Implementation components

In order to process the definitions, there are other components present in the lib directory.

  • Detector - searches the checks/procedures/scenarios based on metadata & available features
  • Runner - executes the scenario
  • Reporter - reports the results of the run. It's possible to define multiple reporters, based on the current use case (CLI, reporting to monitoring tool)
  • Cli - Clamp-based command line infrastructure, mapping the definitions to user commands.

Testing

Since a single version of foreman_maintain is meant to be used against multiple versions and components combinations, the testing is a crucial part of the process.

There are multiple kind of tests foreman_maintain:

  • unit tests for implementation components - can be found in test/lib
    • this tests are independent of the real-world definitions and are focused on the internal implementation (metadata definitions, features detection)
  • unit tests for definitions - can be found in test/definitions
    • this tests are focusing on testing of the code in definitions directory. There is an infrastructure to simulate various combinations of features without needing for actually having them present for development
  • bats test - TBD
    • to achieve stability, we also want to include bats tests as part of the infrastructure, perhaps in combination with ansible playbooks to make the testing against real-world instances as easy as possible.

Execute rake to run the tests.

Bash completion

The completion offers suggestion of possible command-line subcommands and their options as usual. It can also suggest values for options and params where file or directory path is expected.

Bash completion is automatically installed by RPM. To use it for development setup cp ./config/foreman-maintain.completion /etc/bash_completion.d/foreman-maintain and load it to the current shell source /etc/bash_completion.d/foreman-maintain. Make sure the $PWD/bin is in PATH or there is full path to foreman-maintain-complete executable specified in /etc/bash_completion.d/foreman-maintain.

Bash completion for foreman-maintain needs pre-built cache that holds description of all subcommands and its parameters. The cache is located by default in ~/.cache/foreman_maintain_completion.yml. The location can be changed in foreman-maintain's config file. The cache can be built manually with foreman-maintain advanced prebuild-bash-completion or is built automatically when completion is used and the cache is missing (this may cause slight delay). The cache expires after installer scenario answer file changed (it indicates that the features on the instance may have changed which has impact on foreman-maintain CLI options and subcommands).

Available value types

Completion of values is dependent on CLI option and parameter settings, e.g.:

  parameter 'BACKUP_DIR', 'Path to backup dir', :completion => { :type => :directory }

Possible options for the :completion attribute are:

  • { :type => :flag } option has no value, default for flags
  • { :type => :value } option has value of unknown type, no suggestions for the value, default
  • { :type => :directory } value is directory, suggestions follow directory structure
  • { :type => :file, :filter => '\.txt$' } value is file, suggestions follow directory structure, optional :filter is regexp to filter the results.

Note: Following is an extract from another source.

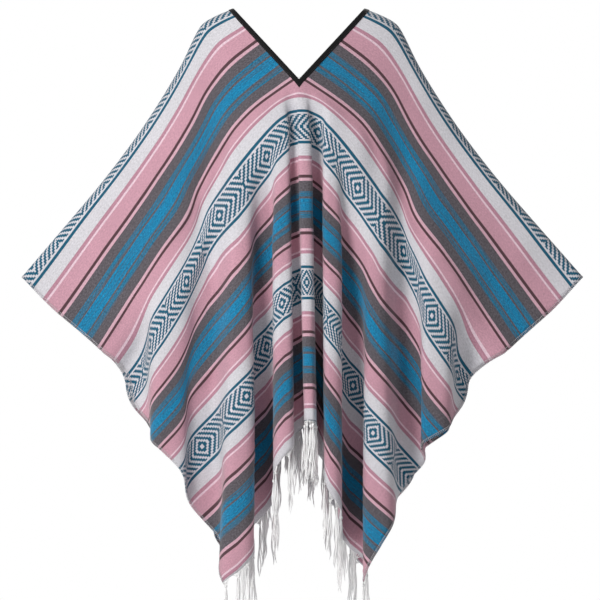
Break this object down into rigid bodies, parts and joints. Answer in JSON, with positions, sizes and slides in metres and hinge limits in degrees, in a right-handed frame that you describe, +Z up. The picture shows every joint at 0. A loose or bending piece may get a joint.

Difference between maintenance-mode status and is-enabled:

  • maintenance-mode status gives a brief output with On/Off message. This includes status of each step.

  • maintenance-mode is-enabled returns 0 or 1 output depending upon the maintenance-mode status. Here, 0=ON & 1=OFF.

If users would like to check whether maintenance-mode is ON/OFF on system in their external script then they can use subcommand foreman-maintain maintenance-mode is-enabled.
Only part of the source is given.